## Begin Data section

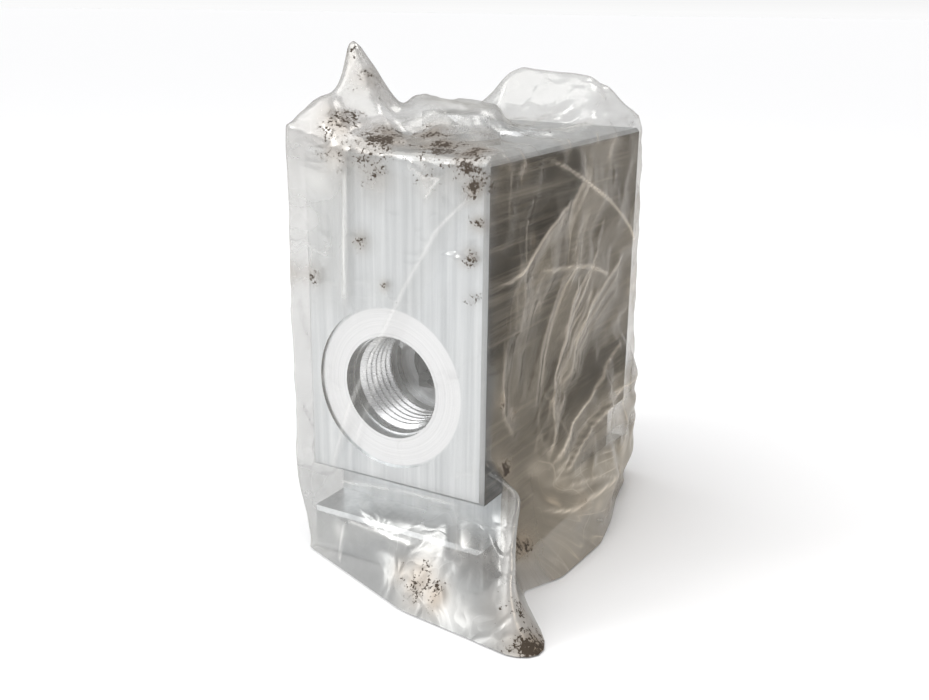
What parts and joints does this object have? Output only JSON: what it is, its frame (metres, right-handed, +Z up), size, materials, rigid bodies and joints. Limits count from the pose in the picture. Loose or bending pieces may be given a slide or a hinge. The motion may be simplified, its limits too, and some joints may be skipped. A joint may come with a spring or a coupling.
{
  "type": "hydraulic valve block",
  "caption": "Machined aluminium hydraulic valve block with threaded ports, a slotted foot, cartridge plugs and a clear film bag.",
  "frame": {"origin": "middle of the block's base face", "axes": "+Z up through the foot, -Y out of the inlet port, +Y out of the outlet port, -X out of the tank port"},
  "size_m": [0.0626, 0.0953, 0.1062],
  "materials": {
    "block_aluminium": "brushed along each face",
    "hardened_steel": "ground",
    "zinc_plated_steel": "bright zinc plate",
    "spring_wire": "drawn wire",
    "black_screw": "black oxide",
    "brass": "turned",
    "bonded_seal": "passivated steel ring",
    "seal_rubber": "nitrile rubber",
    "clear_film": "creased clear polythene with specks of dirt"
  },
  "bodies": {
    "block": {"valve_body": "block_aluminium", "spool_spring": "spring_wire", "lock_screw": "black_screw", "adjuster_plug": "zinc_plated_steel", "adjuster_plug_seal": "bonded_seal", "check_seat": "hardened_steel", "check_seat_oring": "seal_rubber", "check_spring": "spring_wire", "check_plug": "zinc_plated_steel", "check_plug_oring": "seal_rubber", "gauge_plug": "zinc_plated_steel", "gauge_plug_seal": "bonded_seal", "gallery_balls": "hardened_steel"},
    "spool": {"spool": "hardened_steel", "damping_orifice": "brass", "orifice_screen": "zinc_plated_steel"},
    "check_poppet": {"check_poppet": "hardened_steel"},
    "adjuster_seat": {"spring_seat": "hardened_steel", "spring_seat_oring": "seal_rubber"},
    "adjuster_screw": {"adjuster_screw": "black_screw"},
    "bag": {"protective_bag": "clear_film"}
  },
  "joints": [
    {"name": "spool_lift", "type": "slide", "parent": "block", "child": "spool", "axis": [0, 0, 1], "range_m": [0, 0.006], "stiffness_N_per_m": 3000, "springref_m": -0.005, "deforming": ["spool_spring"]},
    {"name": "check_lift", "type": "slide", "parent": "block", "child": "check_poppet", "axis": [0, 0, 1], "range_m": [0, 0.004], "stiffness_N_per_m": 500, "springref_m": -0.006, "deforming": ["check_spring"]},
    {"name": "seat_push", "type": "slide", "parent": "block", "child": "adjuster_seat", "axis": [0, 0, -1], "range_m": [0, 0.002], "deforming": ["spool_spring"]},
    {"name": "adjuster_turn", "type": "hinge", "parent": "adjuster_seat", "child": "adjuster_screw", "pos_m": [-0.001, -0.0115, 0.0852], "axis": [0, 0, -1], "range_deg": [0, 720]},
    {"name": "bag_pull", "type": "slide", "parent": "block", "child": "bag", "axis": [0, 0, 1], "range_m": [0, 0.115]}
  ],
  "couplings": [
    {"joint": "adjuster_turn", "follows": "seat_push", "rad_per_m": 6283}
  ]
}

## End Data section

> _Task to complete_: Go through the material above line by line and copy it exactly.

> _Solution for this task_:
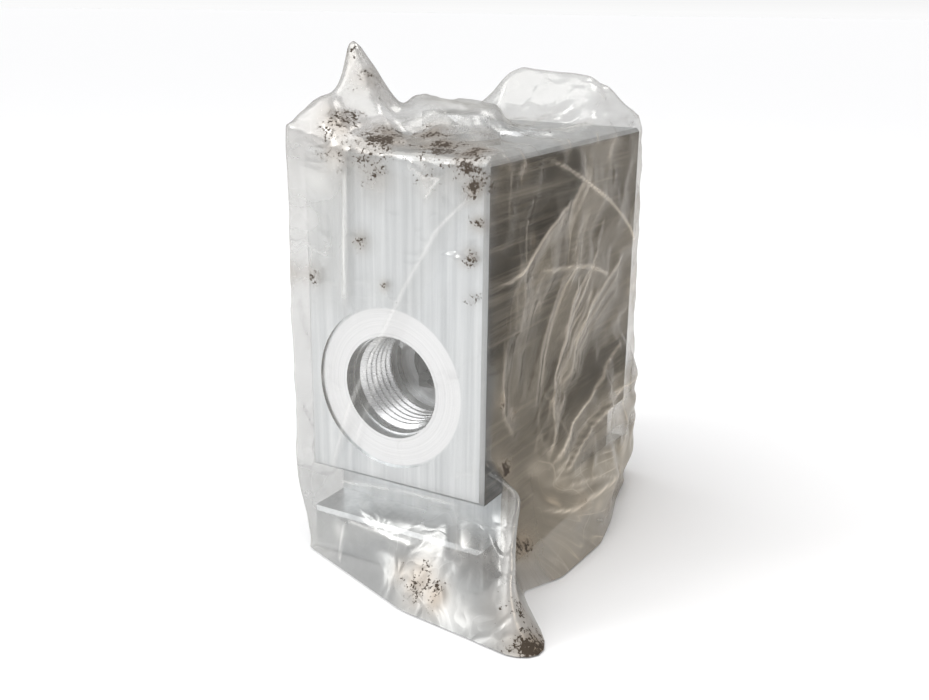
What parts and joints does this object have? Output only JSON: what it is, its frame (metres, right-handed, +Z up), size, materials, rigid bodies and joints. Limits count from the pose in the picture. Loose or bending pieces may be given a slide or a hinge. The motion may be simplified, its limits too, and some joints may be skipped. A joint may come with a spring or a coupling.
{
  "type": "hydraulic valve block",
  "caption": "Machined aluminium hydraulic valve block with threaded ports, a slotted foot, cartridge plugs and a clear film bag.",
  "frame": {"origin": "middle of the block's base face", "axes": "+Z up through the foot, -Y out of the inlet port, +Y out of the outlet port, -X out of the tank port"},
  "size_m": [0.0626, 0.0953, 0.1062],
  "materials": {
    "block_aluminium": "brushed along each face",
    "hardened_steel": "ground",
    "zinc_plated_steel": "bright zinc plate",
    "spring_wire": "drawn wire",
    "black_screw": "black oxide",
    "brass": "turned",
    "bonded_seal": "passivated steel ring",
    "seal_rubber": "nitrile rubber",
    "clear_film": "creased clear polythene with specks of dirt"
  },
  "bodies": {
    "block": {"valve_body": "block_aluminium", "spool_spring": "spring_wire", "lock_screw": "black_screw", "adjuster_plug": "zinc_plated_steel", "adjuster_plug_seal": "bonded_seal", "check_seat": "hardened_steel", "check_seat_oring": "seal_rubber", "check_spring": "spring_wire", "check_plug": "zinc_plated_steel", "check_plug_oring": "seal_rubber", "gauge_plug": "zinc_plated_steel", "gauge_plug_seal": "bonded_seal", "gallery_balls": "hardened_steel"},
    "spool": {"spool": "hardened_steel", "damping_orifice": "brass", "orifice_screen": "zinc_plated_steel"},
    "check_poppet": {"check_poppet": "hardened_steel"},
    "adjuster_seat": {"spring_seat": "hardened_steel", "spring_seat_oring": "seal_rubber"},
    "adjuster_screw": {"adjuster_screw": "black_screw"},
    "bag": {"protective_bag": "clear_film"}
  },
  "joints": [
    {"name": "spool_lift", "type": "slide", "parent": "block", "child": "spool", "axis": [0, 0, 1], "range_m": [0, 0.006], "stiffness_N_per_m": 3000, "springref_m": -0.005, "deforming": ["spool_spring"]},
    {"name": "check_lift", "type": "slide", "parent": "block", "child": "check_poppet", "axis": [0, 0, 1], "range_m": [0, 0.004], "stiffness_N_per_m": 500, "springref_m": -0.006, "deforming": ["check_spring"]},
    {"name": "seat_push", "type": "slide", "parent": "block", "child": "adjuster_seat", "axis": [0, 0, -1], "range_m": [0, 0.002], "deforming": ["spool_spring"]},
    {"name": "adjuster_turn", "type": "hinge", "parent": "adjuster_seat", "child": "adjuster_screw", "pos_m": [-0.001, -0.0115, 0.0852], "axis": [0, 0, -1], "range_deg": [0, 720]},
    {"name": "bag_pull", "type": "slide", "parent": "block", "child": "bag", "axis": [0, 0, 1], "range_m": [0, 0.115]}
  ],
  "couplings": [
    {"joint": "adjuster_turn", "follows": "seat_push", "rad_per_m": 6283}
  ]
}